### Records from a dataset
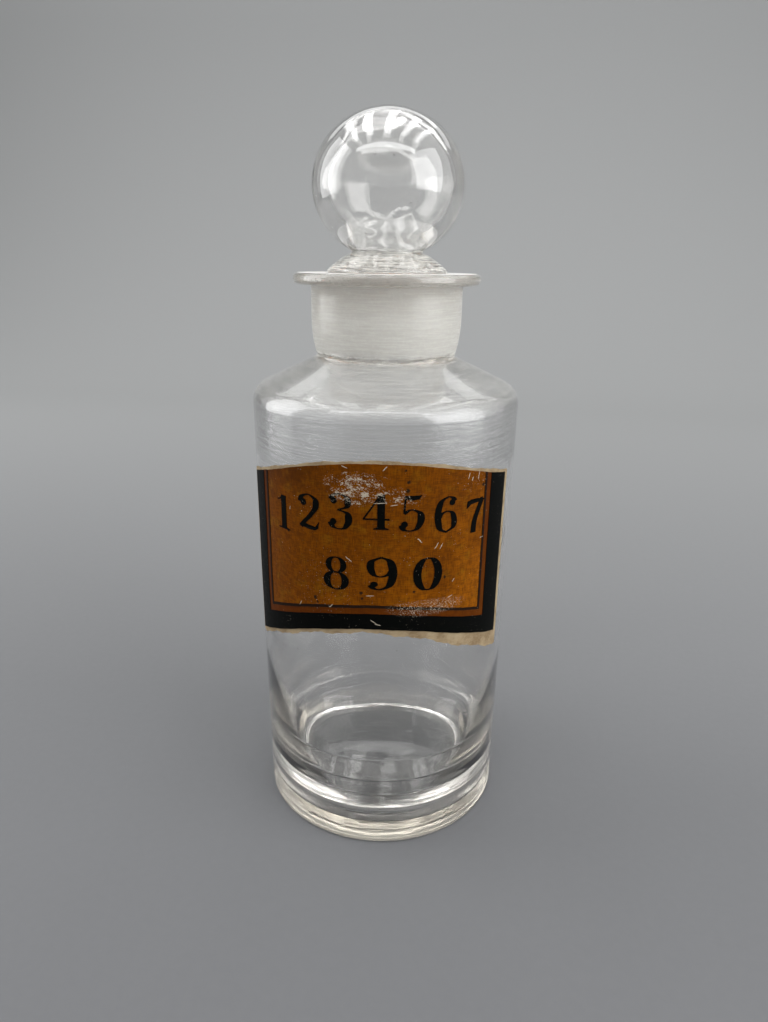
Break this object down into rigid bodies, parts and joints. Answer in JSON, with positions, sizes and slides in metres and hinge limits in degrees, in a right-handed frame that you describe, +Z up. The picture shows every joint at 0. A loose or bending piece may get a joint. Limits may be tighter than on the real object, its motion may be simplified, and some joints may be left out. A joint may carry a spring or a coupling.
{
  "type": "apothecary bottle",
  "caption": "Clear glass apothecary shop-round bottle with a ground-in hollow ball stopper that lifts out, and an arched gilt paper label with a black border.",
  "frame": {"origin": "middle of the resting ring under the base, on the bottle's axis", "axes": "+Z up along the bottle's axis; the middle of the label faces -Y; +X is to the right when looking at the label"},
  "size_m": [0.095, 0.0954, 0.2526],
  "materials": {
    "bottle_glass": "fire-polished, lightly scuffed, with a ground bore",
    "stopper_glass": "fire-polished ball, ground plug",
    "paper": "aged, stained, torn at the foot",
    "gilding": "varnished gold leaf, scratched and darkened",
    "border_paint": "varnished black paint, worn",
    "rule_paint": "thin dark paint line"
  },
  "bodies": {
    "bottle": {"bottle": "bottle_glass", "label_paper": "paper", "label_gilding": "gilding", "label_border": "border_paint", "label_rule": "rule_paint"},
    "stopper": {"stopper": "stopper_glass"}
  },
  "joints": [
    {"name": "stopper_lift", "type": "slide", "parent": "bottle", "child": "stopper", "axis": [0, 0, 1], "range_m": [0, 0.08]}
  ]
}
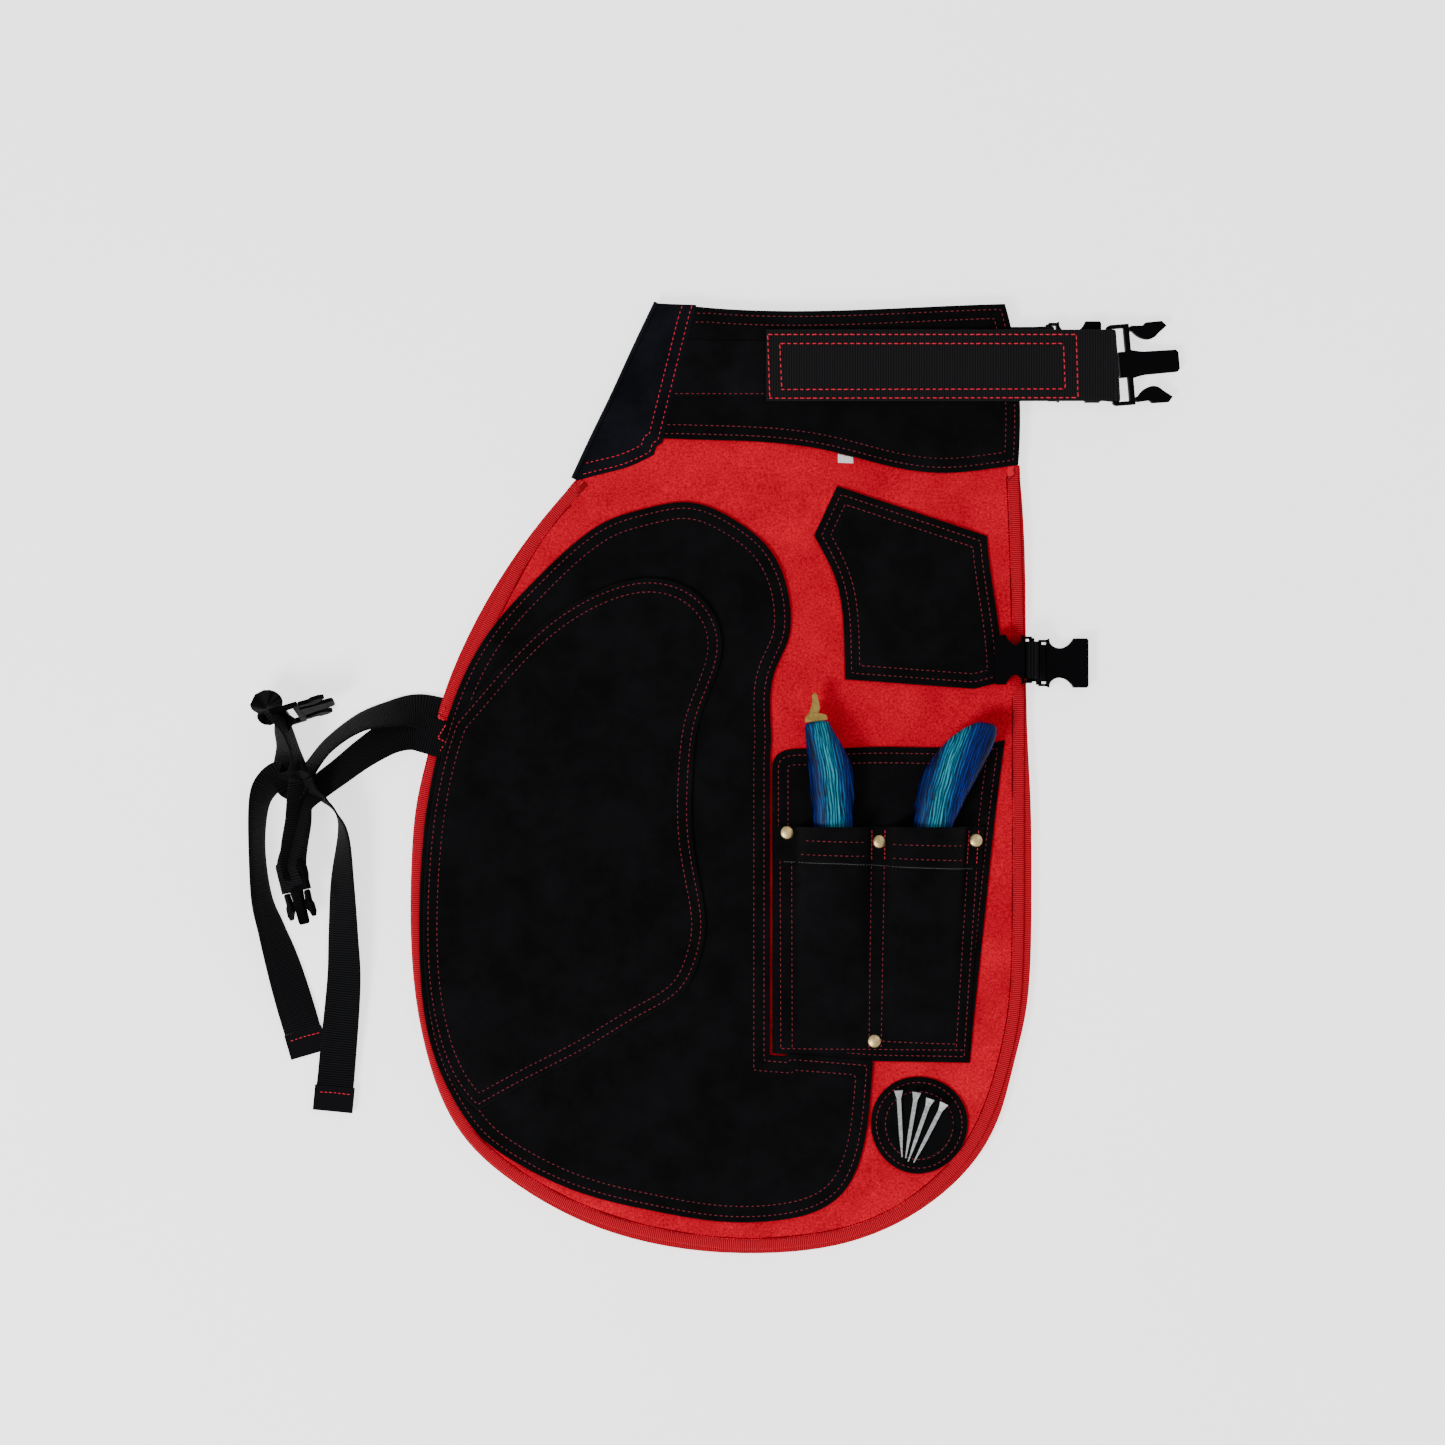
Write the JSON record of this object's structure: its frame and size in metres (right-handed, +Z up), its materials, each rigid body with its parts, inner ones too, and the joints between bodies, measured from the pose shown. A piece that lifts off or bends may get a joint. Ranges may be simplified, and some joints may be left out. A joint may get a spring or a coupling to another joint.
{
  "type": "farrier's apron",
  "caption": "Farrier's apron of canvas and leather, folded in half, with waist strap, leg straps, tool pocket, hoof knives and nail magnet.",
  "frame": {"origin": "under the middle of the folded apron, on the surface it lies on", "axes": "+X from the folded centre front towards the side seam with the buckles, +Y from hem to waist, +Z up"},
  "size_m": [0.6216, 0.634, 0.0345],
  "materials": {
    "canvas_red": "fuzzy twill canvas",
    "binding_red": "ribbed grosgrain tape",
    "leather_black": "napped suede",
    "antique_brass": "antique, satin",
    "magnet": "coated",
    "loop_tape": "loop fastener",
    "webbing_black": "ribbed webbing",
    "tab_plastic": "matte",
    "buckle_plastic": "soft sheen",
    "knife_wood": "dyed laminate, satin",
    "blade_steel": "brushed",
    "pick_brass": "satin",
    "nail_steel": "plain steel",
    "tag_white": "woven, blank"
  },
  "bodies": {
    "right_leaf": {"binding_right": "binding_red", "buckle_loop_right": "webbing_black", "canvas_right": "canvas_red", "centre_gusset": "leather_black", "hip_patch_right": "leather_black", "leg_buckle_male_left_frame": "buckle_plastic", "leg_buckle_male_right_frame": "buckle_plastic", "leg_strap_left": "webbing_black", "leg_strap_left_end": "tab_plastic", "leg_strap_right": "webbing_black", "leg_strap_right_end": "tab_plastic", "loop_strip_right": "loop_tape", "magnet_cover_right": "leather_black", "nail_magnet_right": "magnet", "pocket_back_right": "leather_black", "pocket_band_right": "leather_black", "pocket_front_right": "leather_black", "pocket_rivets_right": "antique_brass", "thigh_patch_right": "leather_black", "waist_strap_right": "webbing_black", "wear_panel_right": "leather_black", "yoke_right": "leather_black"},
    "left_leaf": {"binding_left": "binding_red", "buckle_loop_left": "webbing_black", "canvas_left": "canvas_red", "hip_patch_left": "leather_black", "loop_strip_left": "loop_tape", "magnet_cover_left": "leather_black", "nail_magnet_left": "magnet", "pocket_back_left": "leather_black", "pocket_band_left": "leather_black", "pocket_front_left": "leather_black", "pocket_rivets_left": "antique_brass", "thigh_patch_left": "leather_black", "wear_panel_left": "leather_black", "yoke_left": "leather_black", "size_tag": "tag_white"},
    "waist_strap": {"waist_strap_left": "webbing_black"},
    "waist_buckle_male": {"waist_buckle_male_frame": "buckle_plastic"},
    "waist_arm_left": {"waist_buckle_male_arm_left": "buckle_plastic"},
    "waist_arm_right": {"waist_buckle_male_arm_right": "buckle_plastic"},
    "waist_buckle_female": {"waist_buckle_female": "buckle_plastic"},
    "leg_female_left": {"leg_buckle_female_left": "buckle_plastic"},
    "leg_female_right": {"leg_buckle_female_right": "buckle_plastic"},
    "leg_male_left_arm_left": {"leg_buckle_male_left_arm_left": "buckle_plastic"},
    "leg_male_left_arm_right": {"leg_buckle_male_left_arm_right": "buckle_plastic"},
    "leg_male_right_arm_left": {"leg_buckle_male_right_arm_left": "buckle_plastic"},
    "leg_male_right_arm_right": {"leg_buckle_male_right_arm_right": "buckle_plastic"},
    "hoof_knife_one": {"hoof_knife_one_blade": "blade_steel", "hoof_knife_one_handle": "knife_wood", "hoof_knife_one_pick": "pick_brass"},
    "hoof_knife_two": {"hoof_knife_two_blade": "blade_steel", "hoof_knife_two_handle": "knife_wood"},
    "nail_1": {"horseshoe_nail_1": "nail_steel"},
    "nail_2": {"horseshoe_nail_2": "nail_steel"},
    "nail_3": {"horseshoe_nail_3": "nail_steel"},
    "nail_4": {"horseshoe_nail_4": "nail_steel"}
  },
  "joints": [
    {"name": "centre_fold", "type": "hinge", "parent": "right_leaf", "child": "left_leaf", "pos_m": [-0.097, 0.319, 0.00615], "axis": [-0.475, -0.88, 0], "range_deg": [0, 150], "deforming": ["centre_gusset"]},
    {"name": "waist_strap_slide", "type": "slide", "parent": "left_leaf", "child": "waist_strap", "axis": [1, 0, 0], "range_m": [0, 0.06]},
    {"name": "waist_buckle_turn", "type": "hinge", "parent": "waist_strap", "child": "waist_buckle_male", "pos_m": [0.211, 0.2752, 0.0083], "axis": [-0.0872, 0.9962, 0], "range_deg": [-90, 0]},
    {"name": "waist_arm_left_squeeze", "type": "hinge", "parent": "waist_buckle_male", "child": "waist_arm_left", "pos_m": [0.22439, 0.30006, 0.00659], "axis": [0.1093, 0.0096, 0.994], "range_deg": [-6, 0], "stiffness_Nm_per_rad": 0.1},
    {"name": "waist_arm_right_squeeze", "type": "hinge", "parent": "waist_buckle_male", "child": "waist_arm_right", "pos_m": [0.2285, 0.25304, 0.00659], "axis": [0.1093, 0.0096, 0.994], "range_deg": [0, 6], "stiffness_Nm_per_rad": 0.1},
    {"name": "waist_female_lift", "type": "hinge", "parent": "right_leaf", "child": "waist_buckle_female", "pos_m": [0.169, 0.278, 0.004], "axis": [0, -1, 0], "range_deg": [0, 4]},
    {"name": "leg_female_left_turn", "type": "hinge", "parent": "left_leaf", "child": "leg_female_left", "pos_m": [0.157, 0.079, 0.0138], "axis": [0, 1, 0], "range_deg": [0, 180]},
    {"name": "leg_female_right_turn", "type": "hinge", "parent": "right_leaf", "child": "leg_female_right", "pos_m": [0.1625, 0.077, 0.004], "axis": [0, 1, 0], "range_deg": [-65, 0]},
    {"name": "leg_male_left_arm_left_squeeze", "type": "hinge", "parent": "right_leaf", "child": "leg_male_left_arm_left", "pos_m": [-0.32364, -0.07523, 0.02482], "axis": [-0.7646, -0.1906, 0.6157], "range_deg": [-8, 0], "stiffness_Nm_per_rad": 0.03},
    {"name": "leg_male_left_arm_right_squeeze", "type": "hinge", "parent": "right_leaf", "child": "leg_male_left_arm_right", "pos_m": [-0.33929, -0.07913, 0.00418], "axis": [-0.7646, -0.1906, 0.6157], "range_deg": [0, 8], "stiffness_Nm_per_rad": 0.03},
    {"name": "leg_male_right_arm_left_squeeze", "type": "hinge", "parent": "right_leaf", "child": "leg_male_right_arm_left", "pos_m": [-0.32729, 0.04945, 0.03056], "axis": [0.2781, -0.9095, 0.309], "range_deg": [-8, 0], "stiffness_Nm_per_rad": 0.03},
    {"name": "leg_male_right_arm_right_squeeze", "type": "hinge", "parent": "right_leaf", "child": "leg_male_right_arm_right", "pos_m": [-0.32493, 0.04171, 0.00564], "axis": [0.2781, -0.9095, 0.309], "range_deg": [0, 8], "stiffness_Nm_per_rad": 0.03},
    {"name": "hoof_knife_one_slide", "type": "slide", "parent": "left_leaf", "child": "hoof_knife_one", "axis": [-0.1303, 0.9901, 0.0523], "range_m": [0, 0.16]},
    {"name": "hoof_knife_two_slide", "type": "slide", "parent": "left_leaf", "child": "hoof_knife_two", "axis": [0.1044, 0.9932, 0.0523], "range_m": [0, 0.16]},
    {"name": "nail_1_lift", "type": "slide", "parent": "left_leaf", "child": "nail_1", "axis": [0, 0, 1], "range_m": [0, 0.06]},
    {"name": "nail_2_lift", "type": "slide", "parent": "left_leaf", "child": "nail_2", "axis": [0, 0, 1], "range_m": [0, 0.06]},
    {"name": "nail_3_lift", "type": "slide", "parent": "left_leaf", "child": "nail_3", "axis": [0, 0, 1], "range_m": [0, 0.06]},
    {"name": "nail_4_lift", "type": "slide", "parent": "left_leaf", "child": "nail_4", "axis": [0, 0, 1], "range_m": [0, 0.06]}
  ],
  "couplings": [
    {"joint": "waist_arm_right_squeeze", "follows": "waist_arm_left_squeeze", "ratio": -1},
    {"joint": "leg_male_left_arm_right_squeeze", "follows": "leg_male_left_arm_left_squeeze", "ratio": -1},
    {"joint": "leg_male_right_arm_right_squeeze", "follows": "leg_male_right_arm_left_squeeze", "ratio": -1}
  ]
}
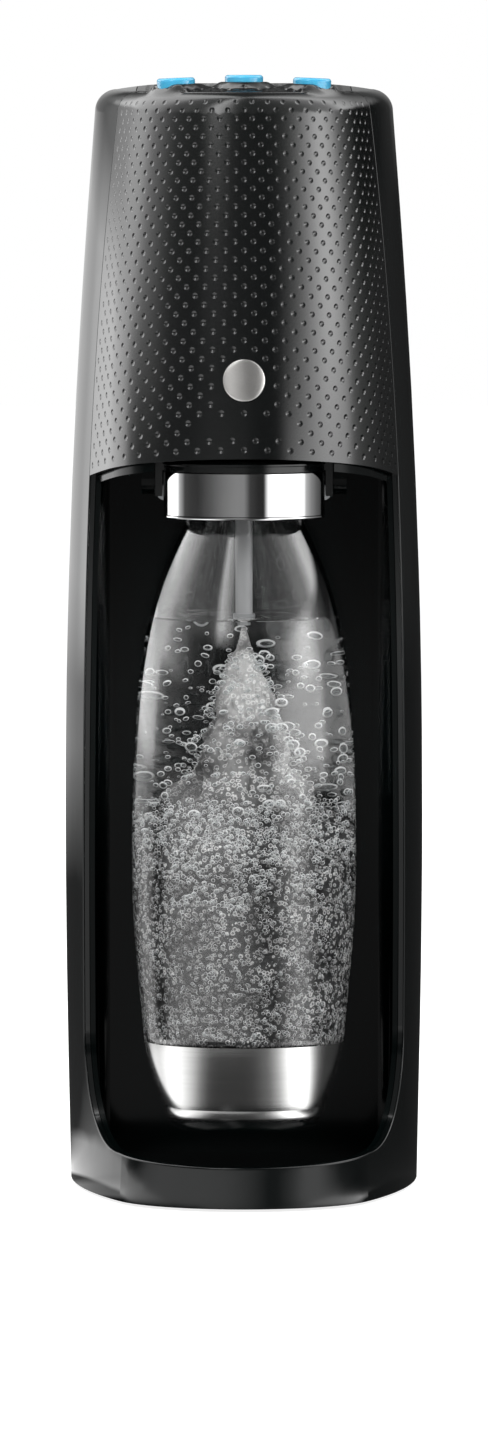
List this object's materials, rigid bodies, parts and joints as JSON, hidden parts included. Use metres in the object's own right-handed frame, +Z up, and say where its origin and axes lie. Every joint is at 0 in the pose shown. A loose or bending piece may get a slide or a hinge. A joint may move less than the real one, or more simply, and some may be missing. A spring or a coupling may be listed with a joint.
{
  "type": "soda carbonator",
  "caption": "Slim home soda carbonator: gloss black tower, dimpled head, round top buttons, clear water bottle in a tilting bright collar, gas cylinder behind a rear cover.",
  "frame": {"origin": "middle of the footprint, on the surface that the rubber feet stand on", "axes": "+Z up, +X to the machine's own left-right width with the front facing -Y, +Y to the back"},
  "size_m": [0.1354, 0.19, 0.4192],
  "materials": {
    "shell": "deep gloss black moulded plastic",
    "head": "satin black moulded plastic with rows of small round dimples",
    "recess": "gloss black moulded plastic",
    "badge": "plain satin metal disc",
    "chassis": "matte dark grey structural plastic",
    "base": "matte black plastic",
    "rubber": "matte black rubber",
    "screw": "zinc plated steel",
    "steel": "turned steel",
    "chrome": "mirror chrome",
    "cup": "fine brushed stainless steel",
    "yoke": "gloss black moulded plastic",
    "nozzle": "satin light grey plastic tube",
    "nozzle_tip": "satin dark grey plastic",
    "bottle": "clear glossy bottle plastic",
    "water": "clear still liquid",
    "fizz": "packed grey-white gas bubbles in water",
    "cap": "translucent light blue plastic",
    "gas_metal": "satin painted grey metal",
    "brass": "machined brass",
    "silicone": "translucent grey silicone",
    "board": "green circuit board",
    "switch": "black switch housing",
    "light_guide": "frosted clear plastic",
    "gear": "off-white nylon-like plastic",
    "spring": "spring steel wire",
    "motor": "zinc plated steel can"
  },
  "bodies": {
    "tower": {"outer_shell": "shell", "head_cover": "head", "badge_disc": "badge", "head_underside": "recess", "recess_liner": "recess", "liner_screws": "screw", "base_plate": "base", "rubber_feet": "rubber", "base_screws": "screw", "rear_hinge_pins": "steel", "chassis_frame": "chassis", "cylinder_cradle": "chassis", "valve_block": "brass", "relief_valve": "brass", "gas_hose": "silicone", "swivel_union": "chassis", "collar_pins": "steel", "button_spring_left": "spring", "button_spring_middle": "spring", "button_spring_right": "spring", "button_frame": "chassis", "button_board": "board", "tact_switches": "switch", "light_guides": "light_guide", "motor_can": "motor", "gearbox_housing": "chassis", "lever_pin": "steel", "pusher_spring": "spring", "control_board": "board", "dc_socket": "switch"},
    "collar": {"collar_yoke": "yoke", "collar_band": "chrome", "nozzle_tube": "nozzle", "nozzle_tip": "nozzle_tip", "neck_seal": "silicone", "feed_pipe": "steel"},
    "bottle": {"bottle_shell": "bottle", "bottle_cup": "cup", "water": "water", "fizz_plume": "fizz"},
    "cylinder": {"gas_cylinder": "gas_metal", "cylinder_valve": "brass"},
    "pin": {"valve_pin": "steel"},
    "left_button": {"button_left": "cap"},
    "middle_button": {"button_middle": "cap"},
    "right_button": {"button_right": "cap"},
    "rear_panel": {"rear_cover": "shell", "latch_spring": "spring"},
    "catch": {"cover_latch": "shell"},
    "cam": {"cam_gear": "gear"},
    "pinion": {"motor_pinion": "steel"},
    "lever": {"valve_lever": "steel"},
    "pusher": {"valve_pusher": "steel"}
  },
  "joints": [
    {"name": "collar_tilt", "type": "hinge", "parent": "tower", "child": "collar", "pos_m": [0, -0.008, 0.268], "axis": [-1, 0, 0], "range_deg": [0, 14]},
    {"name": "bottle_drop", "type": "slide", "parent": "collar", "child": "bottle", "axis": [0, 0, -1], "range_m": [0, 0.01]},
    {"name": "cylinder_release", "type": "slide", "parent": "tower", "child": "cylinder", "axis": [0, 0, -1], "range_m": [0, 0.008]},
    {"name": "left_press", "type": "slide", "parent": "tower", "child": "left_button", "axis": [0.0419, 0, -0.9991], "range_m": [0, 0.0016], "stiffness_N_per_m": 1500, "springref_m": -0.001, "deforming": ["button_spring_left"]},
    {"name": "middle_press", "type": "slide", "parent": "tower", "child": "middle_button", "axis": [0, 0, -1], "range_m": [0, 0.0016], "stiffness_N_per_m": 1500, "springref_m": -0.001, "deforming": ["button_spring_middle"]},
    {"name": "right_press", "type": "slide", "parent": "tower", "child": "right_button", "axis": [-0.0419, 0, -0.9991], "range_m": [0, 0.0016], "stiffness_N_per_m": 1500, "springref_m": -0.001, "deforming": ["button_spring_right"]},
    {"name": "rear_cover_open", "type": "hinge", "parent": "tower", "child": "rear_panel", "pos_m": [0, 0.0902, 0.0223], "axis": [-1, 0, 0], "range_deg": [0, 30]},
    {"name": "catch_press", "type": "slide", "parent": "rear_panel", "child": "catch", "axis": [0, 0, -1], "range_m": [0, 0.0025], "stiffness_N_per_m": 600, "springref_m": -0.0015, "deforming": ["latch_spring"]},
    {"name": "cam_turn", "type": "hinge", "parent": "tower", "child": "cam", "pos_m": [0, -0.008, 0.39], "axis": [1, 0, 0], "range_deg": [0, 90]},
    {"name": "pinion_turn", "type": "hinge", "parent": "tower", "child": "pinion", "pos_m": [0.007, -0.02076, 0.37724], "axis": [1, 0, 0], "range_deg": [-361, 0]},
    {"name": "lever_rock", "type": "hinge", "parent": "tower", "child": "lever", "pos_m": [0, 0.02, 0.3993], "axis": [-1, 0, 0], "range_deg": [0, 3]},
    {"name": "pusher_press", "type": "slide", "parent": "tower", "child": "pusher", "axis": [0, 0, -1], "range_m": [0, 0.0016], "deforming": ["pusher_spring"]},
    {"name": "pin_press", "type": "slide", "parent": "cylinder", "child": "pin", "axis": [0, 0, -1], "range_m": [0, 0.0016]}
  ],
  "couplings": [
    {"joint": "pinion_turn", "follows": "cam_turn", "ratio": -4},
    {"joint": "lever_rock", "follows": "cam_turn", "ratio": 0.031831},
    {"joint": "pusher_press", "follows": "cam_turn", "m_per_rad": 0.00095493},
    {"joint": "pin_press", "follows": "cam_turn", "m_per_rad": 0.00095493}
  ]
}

### DIRECTIONS FOR THIS TASK
Copy out every line holding the string "loose".

### FINISHED EXERCISE
Break this object down into rigid bodies, parts and joints. Answer in JSON, with positions, sizes and slides in metres and hinge limits in degrees, in a right-handed frame that you describe, +Z up. The picture shows every joint at 0. A loose or bending piece may get a joint. Limits may be tighter than on the real object, its motion may be simplified, and some joints may be left out. A joint may carry a spring or a coupling.
List this object's materials, rigid bodies, parts and joints as JSON, hidden parts included. Use metres in the object's own right-handed frame, +Z up, and say where its origin and axes lie. Every joint is at 0 in the pose shown. A loose or bending piece may get a slide or a hinge. A joint may move less than the real one, or more simply, and some may be missing. A spring or a coupling may be listed with a joint.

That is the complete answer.